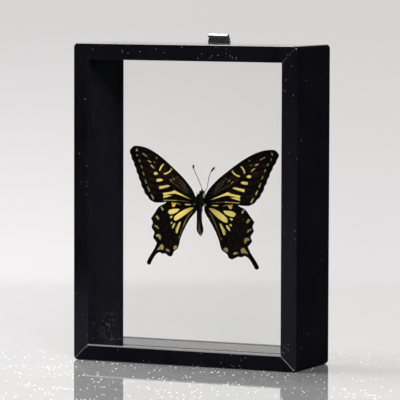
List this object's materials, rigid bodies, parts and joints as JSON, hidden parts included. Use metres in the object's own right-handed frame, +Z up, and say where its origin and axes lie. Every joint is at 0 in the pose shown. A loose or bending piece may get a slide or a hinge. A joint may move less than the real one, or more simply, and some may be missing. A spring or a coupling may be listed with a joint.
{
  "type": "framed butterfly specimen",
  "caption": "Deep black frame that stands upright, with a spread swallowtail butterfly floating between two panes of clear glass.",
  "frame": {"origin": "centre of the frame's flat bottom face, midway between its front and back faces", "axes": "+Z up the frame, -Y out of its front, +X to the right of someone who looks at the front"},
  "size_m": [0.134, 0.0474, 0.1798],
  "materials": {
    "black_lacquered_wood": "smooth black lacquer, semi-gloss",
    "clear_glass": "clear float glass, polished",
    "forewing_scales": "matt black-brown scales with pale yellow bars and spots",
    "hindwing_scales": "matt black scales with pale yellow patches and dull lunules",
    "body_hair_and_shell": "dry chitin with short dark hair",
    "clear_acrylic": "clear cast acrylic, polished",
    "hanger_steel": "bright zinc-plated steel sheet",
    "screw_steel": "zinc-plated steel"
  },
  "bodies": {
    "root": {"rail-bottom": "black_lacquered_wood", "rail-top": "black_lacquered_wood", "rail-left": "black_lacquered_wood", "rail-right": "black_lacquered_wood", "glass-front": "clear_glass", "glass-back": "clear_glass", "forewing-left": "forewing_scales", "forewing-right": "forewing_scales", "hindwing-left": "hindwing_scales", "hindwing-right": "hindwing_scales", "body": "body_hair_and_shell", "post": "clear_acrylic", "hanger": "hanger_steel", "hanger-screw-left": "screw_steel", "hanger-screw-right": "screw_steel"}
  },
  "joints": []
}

#### Aim of the task
Quote the material exactly, leaving nothing out.

#### Solution to this exercise
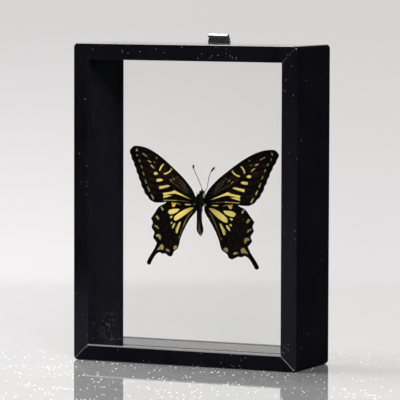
List this object's materials, rigid bodies, parts and joints as JSON, hidden parts included. Use metres in the object's own right-handed frame, +Z up, and say where its origin and axes lie. Every joint is at 0 in the pose shown. A loose or bending piece may get a slide or a hinge. A joint may move less than the real one, or more simply, and some may be missing. A spring or a coupling may be listed with a joint.
{
  "type": "framed butterfly specimen",
  "caption": "Deep black frame that stands upright, with a spread swallowtail butterfly floating between two panes of clear glass.",
  "frame": {"origin": "centre of the frame's flat bottom face, midway between its front and back faces", "axes": "+Z up the frame, -Y out of its front, +X to the right of someone who looks at the front"},
  "size_m": [0.134, 0.0474, 0.1798],
  "materials": {
    "black_lacquered_wood": "smooth black lacquer, semi-gloss",
    "clear_glass": "clear float glass, polished",
    "forewing_scales": "matt black-brown scales with pale yellow bars and spots",
    "hindwing_scales": "matt black scales with pale yellow patches and dull lunules",
    "body_hair_and_shell": "dry chitin with short dark hair",
    "clear_acrylic": "clear cast acrylic, polished",
    "hanger_steel": "bright zinc-plated steel sheet",
    "screw_steel": "zinc-plated steel"
  },
  "bodies": {
    "root": {"rail-bottom": "black_lacquered_wood", "rail-top": "black_lacquered_wood", "rail-left": "black_lacquered_wood", "rail-right": "black_lacquered_wood", "glass-front": "clear_glass", "glass-back": "clear_glass", "forewing-left": "forewing_scales", "forewing-right": "forewing_scales", "hindwing-left": "hindwing_scales", "hindwing-right": "hindwing_scales", "body": "body_hair_and_shell", "post": "clear_acrylic", "hanger": "hanger_steel", "hanger-screw-left": "screw_steel", "hanger-screw-right": "screw_steel"}
  },
  "joints": []
}